Repeat the listing in full, word for word.

[BEGIN RECORDED INFORMATION]

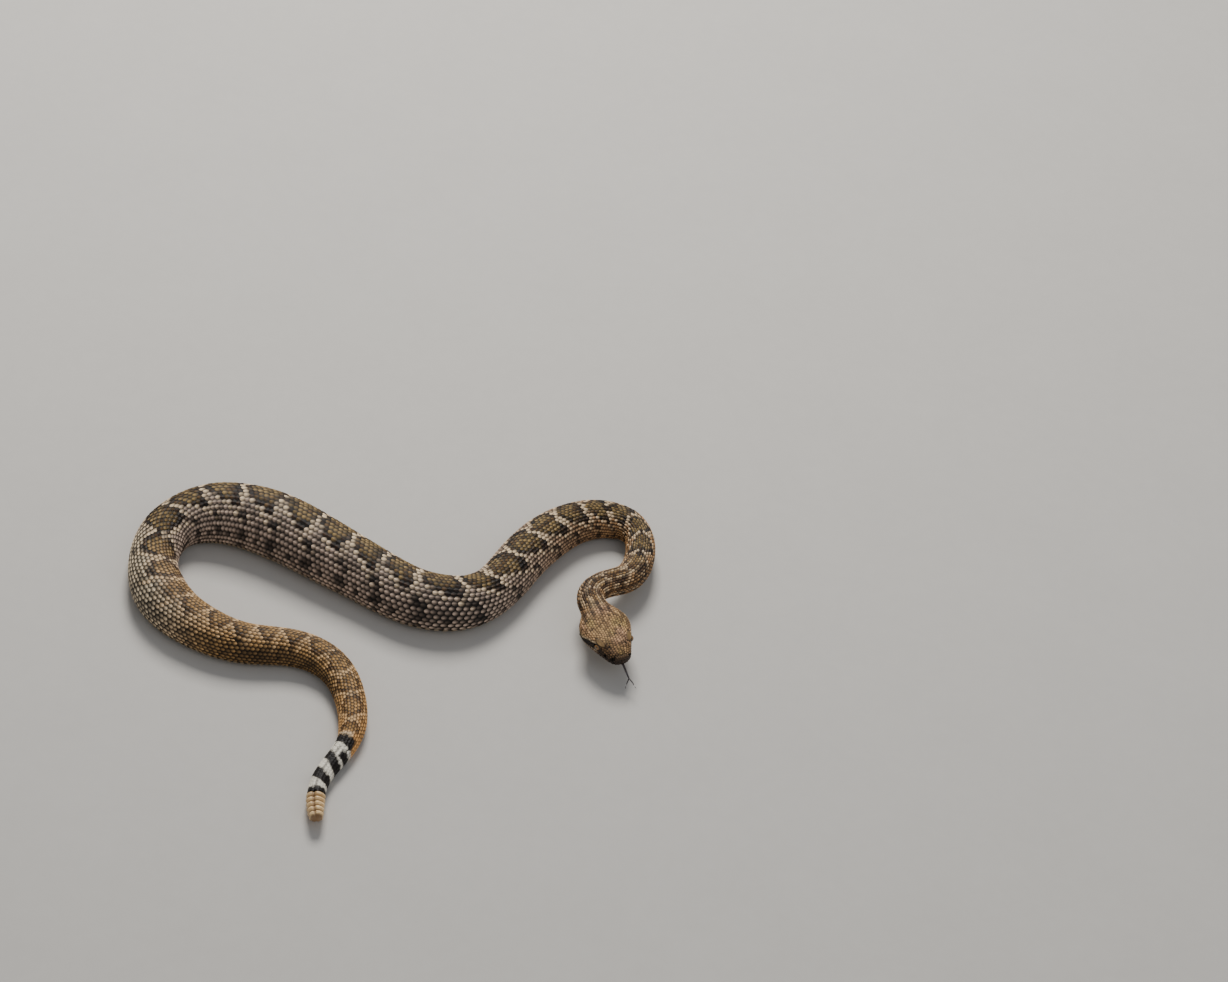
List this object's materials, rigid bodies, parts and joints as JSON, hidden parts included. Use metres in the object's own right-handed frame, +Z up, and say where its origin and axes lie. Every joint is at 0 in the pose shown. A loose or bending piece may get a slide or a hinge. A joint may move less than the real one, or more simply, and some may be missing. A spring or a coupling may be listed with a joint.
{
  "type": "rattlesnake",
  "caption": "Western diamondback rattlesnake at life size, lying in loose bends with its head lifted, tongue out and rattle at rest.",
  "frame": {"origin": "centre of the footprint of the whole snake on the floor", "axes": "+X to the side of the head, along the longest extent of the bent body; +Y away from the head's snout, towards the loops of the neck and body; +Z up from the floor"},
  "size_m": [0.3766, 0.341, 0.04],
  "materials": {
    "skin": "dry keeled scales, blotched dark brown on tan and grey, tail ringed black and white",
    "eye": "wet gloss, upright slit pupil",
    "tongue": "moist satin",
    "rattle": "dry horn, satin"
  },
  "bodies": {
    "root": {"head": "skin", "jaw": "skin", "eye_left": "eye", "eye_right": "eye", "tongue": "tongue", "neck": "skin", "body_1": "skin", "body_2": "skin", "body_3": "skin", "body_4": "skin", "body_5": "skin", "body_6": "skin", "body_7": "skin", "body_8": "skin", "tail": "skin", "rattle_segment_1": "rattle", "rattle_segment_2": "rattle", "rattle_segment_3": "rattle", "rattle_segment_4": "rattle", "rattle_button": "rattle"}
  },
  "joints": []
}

[END RECORDED INFORMATION]

**FULL SOLUTION**
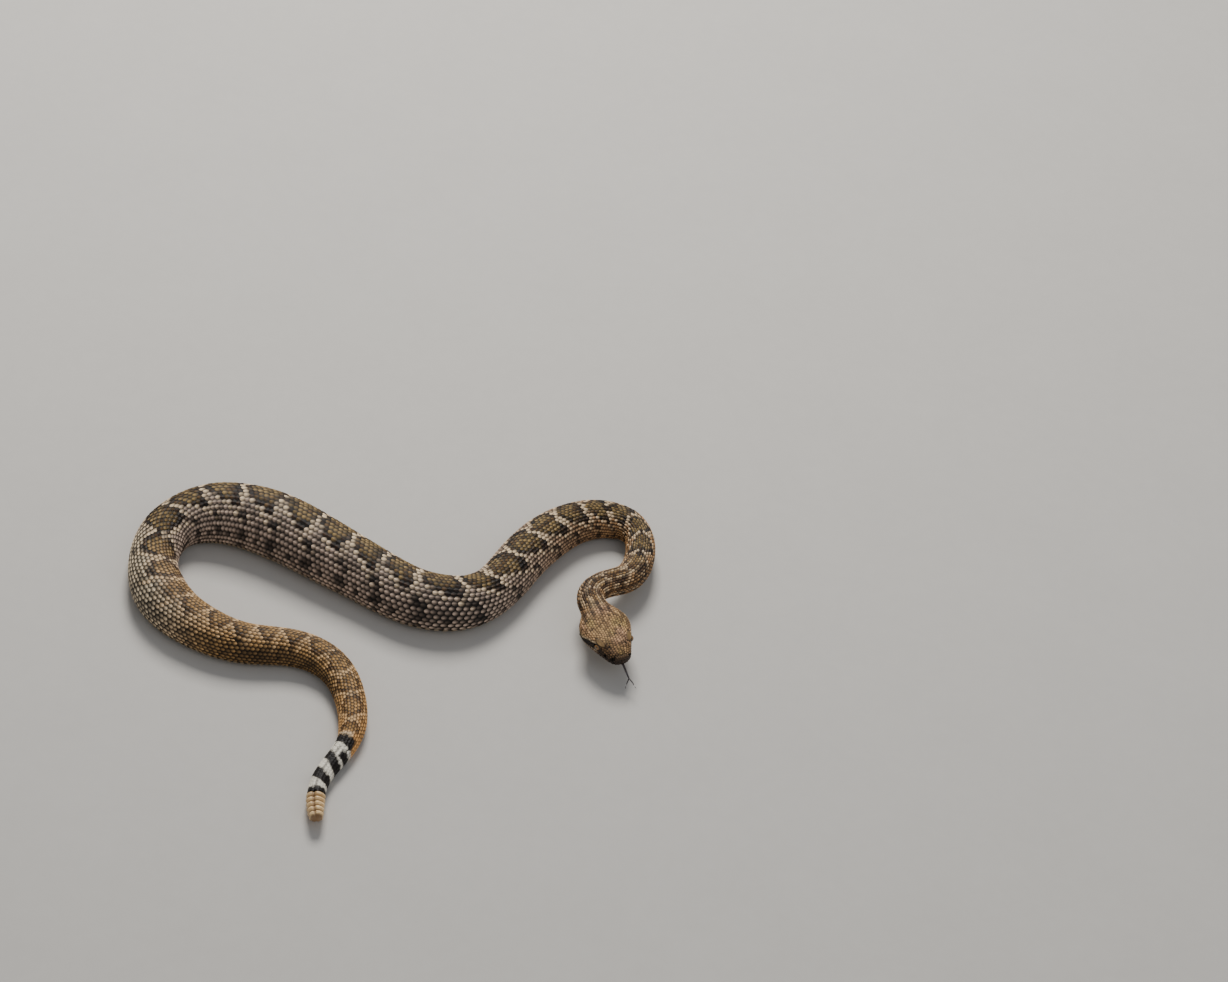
List this object's materials, rigid bodies, parts and joints as JSON, hidden parts included. Use metres in the object's own right-handed frame, +Z up, and say where its origin and axes lie. Every joint is at 0 in the pose shown. A loose or bending piece may get a slide or a hinge. A joint may move less than the real one, or more simply, and some may be missing. A spring or a coupling may be listed with a joint.
{
  "type": "rattlesnake",
  "caption": "Western diamondback rattlesnake at life size, lying in loose bends with its head lifted, tongue out and rattle at rest.",
  "frame": {"origin": "centre of the footprint of the whole snake on the floor", "axes": "+X to the side of the head, along the longest extent of the bent body; +Y away from the head's snout, towards the loops of the neck and body; +Z up from the floor"},
  "size_m": [0.3766, 0.341, 0.04],
  "materials": {
    "skin": "dry keeled scales, blotched dark brown on tan and grey, tail ringed black and white",
    "eye": "wet gloss, upright slit pupil",
    "tongue": "moist satin",
    "rattle": "dry horn, satin"
  },
  "bodies": {
    "root": {"head": "skin", "jaw": "skin", "eye_left": "eye", "eye_right": "eye", "tongue": "tongue", "neck": "skin", "body_1": "skin", "body_2": "skin", "body_3": "skin", "body_4": "skin", "body_5": "skin", "body_6": "skin", "body_7": "skin", "body_8": "skin", "tail": "skin", "rattle_segment_1": "rattle", "rattle_segment_2": "rattle", "rattle_segment_3": "rattle", "rattle_segment_4": "rattle", "rattle_button": "rattle"}
  },
  "joints": []
}